Property speculation 'loses its allure'

Speculation in South Africa's residential property market appears to have plunged to its lowest levels in more than a decade, according to property analysts Lightstone.

It said at the peak of the housing boom in 2005 not only was annual residential property inflation at more than 30 percent, but 37 percent of properties that were sold at that time had been bought within the past two years.

"This indicates that many of these properties were bought with the intent of being sold in the near future at a profit," Lightstone said.

However, Lightstone said only 14 percent of the properties that were sold last year were bought within the past two years, indicating that speculation in the market had reduced significantly.

Lightstone said owners were holding on to their properties longer and about half of all properties transacted last year had been bought more than eight years ago.

"The majority of properties that are currently transacting are, therefore, stock that was purchased before the housing crash in 2007/08," it said.

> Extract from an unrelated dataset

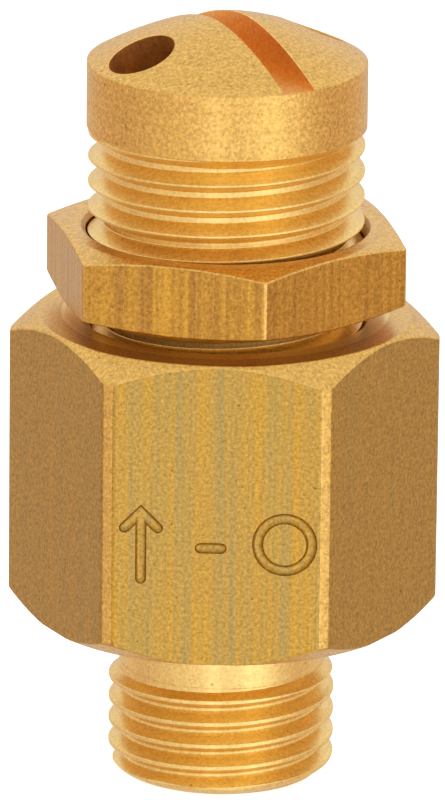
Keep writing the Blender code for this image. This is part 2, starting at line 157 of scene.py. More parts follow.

Lightstone said its latest analysis of the residential property market showed that it was popular during the housing boom and not uncommon for speculators, renovators and investors to buy properties, fix them up and sell them for a profit, but there had been a significant reduction in this behaviour in the past five years.

It said the percentage of properties sold within two years of being bought started declining rapidly during the subprime crash of 2007.

"While properties sold within two years of being bought still transact at a significant premium, they are a rare occurrence when compared to transactions between 2004 and 2007," Lightstone said.

The lower level of speculative buying in the residential property market appears to have been depressed by the lower growth in house prices, which could limit the profit made by speculators.

John Loos, the household and property sector strategist at First National Bank (FNB), said earlier this month that despite a 6.7 percent rise since October 2011 in real house prices - prices adjusted for consumer price index inflation, the average real house price level remained minus 17.2 percent below the high reached in December 2007 towards the end of the residential property boom.

"Looking back longer though, the average real price remains 66.2 percent above the January 2001 level, a time back just before the boom time price inflation started to accelerate rapidly," he said.

Loos said FNB had revised downwards its average house price growth forecast for this year to around 5 percent from between 8 percent and 9 percent at the beginning of the year because of a host of negative factors, including electricity supply disruption issues, significant effective personal tax rate and fuel levy hikes and the prospect of earlier than forecast interest rate hikes because of a deteriorating domestic inflation outlook.

Lightstone stressed there was definitely still value in buying properties, fixing them up and selling them at a premium despite the decline in speculation activity in the residential property market over the past decade.

"While national house price inflation is currently 6.66 percent, properties sold in 2014 that were bought within the previous two years experienced an annual house price inflation of 19 percent," Lightstone said.